What you need to do:
Report all lines holding "three".
══ Source data
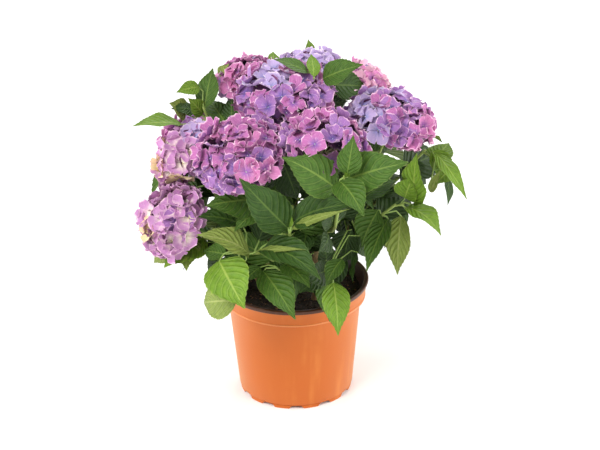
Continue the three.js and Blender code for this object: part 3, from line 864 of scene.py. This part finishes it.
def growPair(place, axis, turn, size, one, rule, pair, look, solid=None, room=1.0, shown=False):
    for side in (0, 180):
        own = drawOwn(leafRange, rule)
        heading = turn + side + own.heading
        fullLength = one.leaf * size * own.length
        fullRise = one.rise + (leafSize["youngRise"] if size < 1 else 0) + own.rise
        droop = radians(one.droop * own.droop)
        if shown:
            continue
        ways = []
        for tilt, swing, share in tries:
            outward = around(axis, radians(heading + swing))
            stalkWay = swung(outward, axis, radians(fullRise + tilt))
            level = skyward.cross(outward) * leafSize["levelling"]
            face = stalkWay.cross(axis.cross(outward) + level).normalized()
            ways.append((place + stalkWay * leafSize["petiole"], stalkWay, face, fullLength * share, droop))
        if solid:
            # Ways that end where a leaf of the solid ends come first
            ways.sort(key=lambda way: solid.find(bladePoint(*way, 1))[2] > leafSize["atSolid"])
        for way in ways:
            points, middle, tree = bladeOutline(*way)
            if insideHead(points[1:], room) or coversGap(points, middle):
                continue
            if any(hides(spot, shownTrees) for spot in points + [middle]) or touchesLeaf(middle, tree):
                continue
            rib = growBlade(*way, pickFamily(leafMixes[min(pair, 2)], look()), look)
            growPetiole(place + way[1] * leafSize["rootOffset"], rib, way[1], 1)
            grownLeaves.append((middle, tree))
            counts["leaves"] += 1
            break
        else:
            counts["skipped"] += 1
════
══ Source data
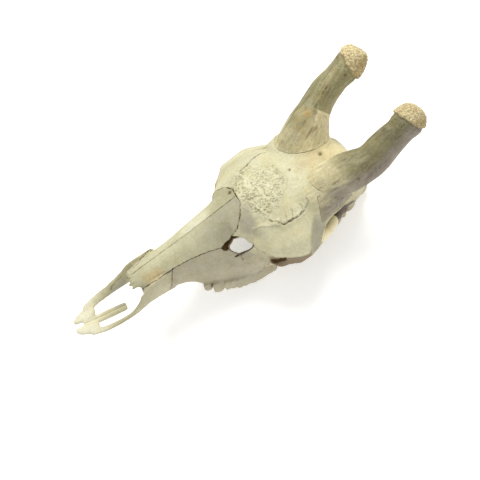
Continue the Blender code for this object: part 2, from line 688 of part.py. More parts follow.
════
══ Source data
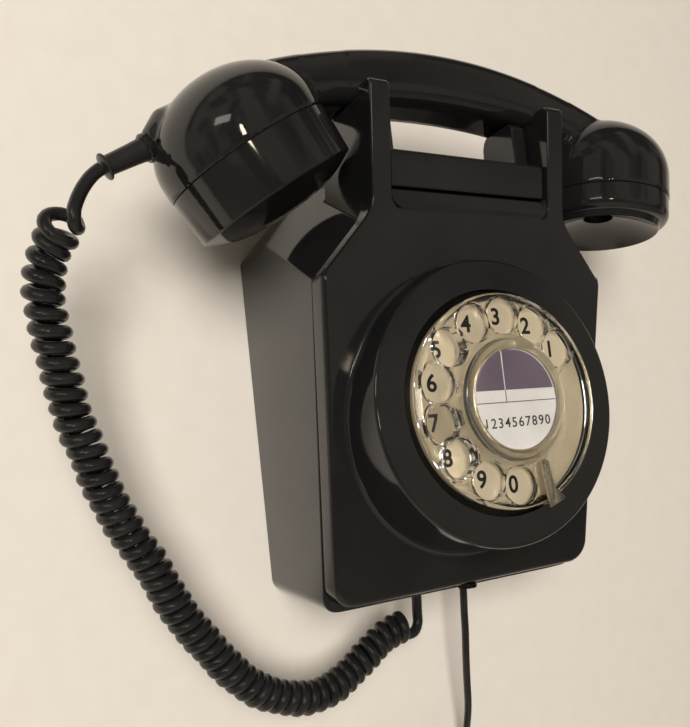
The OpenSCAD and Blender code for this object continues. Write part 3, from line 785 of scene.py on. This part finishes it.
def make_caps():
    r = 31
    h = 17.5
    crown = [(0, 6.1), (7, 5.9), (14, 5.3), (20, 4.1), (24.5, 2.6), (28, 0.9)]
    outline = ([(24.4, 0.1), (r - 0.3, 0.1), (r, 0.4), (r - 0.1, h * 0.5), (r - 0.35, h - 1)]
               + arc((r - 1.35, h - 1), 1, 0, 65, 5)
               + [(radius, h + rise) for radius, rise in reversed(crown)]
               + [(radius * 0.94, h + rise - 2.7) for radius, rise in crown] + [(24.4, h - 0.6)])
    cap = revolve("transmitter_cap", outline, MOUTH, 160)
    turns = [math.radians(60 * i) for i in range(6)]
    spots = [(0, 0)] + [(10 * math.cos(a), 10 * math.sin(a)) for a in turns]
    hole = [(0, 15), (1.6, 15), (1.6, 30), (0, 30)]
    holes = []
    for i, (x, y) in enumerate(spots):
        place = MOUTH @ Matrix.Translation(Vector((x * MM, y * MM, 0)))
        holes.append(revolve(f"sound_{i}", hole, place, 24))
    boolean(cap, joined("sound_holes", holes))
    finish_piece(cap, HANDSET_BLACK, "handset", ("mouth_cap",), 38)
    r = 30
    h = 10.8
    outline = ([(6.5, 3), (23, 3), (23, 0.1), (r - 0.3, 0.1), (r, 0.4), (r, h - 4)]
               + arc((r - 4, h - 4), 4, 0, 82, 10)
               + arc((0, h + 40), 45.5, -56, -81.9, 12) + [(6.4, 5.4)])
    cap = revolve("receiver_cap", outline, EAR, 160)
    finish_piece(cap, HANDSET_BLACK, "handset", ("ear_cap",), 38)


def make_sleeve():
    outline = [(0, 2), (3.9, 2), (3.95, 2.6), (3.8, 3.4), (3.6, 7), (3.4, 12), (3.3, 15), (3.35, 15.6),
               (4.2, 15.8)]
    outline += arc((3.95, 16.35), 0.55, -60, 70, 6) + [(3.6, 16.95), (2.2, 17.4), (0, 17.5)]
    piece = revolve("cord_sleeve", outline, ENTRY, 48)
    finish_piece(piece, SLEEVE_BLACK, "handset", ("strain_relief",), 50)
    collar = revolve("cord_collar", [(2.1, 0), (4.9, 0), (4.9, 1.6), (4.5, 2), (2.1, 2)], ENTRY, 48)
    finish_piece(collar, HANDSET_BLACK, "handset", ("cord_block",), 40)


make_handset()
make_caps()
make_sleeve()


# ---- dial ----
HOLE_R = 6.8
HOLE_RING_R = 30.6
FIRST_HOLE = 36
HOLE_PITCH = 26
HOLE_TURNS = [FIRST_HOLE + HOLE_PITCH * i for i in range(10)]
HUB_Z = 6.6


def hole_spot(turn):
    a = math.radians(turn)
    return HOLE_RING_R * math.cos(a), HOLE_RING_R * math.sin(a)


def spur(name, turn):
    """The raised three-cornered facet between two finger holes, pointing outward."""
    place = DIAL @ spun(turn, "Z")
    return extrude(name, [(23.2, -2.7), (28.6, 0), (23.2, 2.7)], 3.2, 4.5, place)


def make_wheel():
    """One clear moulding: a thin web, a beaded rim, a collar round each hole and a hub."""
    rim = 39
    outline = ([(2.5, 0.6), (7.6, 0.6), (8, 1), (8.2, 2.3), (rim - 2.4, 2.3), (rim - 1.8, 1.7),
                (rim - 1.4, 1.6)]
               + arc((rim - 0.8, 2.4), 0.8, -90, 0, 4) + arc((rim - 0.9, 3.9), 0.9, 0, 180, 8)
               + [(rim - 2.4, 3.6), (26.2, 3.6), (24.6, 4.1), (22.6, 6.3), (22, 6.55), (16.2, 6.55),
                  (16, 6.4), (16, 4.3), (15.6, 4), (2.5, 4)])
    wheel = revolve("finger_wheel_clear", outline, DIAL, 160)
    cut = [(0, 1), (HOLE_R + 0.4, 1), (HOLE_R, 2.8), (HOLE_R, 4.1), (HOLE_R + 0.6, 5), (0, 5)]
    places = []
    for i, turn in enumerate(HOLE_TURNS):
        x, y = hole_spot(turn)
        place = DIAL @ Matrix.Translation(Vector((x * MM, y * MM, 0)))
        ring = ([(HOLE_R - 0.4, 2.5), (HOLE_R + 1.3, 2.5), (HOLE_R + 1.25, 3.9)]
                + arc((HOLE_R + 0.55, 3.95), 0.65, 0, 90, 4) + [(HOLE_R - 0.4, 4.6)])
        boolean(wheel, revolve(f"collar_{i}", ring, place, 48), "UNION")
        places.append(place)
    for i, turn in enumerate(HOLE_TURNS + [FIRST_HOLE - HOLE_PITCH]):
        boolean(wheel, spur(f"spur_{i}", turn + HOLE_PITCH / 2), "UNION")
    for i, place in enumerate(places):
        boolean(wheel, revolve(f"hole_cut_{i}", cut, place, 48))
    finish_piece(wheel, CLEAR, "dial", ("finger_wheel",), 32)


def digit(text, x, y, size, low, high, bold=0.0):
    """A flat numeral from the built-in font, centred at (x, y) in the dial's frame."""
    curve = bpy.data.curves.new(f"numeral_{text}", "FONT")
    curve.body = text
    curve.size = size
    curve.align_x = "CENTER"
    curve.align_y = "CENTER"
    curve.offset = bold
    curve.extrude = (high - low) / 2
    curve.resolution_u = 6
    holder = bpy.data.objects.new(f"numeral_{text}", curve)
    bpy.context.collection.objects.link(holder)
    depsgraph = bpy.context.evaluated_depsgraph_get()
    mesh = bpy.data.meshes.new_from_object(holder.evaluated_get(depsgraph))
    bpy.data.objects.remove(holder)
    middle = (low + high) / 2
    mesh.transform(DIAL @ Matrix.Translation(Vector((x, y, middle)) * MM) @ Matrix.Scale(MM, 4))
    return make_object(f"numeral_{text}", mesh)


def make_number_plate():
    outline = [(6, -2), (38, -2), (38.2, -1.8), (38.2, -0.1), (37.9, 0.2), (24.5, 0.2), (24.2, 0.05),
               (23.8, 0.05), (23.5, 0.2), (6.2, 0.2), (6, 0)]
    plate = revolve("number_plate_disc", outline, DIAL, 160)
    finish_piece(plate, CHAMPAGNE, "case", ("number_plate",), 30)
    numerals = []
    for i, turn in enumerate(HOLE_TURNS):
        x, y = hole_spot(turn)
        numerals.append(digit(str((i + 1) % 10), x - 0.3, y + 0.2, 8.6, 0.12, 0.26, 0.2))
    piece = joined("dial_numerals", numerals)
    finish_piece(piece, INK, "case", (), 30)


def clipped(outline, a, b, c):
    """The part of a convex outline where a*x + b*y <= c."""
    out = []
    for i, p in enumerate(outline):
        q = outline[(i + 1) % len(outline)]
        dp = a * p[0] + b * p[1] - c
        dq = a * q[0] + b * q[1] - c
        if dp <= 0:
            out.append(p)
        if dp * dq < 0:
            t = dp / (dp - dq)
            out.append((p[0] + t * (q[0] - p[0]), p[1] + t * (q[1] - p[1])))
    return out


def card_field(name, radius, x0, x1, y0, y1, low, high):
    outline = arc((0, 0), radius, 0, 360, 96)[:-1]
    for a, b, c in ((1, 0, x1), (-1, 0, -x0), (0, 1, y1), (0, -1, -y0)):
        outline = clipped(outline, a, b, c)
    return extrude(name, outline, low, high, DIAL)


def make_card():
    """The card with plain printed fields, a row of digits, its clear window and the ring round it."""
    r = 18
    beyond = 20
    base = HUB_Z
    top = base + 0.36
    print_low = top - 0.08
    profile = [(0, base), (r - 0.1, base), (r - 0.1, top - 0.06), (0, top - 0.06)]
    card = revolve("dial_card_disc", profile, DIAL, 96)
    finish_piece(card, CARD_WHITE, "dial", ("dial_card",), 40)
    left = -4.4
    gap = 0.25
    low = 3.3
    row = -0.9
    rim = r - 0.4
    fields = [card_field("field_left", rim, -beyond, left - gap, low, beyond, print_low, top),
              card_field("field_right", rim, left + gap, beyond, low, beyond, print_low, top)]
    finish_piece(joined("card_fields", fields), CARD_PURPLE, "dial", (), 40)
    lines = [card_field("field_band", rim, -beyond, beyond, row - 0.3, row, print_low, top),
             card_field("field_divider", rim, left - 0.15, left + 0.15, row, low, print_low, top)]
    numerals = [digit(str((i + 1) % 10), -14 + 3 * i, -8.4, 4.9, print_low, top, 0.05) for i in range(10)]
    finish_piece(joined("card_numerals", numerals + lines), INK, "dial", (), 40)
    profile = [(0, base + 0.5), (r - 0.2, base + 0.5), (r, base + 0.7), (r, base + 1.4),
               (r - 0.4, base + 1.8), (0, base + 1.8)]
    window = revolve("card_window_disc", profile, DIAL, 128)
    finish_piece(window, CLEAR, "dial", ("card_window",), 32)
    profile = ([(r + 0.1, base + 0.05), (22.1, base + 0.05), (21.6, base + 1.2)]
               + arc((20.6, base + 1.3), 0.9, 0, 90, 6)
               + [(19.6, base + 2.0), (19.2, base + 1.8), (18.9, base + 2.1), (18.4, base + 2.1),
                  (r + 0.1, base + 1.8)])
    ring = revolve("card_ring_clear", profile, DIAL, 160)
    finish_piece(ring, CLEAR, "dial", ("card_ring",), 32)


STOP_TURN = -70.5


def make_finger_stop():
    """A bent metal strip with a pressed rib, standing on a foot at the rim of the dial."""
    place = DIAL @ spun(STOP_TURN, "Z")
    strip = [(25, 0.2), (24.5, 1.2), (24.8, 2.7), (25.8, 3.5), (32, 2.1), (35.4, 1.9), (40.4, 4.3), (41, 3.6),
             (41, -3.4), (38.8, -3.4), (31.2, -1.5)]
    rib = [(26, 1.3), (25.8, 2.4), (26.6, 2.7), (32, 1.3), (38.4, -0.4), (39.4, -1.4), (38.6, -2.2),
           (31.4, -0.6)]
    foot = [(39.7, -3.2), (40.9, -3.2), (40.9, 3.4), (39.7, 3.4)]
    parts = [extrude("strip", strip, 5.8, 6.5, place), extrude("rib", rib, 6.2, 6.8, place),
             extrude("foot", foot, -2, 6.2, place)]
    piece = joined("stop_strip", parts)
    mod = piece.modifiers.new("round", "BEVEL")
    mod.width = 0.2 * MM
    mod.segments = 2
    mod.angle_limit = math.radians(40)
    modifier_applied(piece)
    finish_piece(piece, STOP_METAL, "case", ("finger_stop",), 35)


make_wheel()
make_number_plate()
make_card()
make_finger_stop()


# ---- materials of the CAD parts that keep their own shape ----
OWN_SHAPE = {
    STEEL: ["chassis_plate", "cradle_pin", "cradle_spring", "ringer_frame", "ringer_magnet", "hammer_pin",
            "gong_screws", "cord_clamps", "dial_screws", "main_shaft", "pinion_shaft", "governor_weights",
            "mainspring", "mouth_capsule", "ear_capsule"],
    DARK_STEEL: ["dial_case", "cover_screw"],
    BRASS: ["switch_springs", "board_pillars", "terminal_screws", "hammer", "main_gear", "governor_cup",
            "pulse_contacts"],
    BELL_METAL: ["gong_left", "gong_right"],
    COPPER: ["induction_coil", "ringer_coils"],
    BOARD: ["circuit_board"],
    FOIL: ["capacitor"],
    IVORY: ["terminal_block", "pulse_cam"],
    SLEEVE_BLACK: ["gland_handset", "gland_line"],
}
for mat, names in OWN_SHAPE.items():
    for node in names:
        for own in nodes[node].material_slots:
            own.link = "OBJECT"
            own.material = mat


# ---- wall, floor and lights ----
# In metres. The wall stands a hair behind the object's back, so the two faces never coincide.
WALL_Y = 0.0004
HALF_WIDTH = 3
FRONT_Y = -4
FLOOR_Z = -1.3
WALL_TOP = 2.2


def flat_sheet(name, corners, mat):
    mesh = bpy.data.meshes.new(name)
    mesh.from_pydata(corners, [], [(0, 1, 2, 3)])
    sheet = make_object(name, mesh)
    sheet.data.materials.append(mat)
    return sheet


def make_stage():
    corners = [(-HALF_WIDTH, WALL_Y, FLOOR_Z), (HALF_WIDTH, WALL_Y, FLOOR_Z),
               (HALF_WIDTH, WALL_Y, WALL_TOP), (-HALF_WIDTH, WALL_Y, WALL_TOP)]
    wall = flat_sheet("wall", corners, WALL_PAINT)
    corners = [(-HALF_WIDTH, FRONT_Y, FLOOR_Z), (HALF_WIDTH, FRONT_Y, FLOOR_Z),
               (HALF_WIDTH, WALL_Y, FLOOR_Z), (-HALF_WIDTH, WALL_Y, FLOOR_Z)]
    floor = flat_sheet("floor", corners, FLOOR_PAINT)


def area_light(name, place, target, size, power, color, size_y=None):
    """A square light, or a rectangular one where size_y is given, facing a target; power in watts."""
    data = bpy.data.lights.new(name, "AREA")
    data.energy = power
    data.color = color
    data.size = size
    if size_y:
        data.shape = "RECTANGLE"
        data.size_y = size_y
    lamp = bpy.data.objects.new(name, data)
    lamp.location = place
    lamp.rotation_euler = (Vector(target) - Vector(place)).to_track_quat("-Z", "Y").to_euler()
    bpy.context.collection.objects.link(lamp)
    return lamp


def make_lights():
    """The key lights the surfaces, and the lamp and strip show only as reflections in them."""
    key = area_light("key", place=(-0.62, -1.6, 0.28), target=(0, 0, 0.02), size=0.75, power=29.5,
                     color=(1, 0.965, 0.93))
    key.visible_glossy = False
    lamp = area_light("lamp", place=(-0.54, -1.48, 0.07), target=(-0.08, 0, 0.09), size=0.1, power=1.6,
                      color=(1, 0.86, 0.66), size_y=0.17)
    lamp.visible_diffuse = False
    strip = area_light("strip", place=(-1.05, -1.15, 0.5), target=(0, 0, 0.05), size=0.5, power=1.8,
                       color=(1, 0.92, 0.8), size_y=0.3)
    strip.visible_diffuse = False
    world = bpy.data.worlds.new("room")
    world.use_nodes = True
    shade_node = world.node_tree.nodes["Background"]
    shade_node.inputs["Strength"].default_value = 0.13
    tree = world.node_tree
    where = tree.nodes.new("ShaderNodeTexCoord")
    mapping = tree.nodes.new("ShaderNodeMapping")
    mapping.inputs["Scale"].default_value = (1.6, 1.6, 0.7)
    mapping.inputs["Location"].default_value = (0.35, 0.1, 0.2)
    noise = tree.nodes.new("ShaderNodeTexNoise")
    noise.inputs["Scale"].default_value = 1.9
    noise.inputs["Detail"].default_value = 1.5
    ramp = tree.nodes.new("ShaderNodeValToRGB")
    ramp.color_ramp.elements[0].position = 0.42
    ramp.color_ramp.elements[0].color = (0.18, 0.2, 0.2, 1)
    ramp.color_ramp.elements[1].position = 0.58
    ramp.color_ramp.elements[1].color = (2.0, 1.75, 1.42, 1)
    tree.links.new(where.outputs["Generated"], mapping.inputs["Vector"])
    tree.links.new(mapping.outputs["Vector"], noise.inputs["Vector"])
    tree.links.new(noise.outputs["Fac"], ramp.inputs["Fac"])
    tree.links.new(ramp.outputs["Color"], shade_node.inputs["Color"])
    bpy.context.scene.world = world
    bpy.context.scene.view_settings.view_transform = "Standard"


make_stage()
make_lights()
════
Response:
Continue the three.js and Blender code for this object: part 3, from line 864 of scene.py. This part finishes it.
    """The raised three-cornered facet between two finger holes, pointing outward."""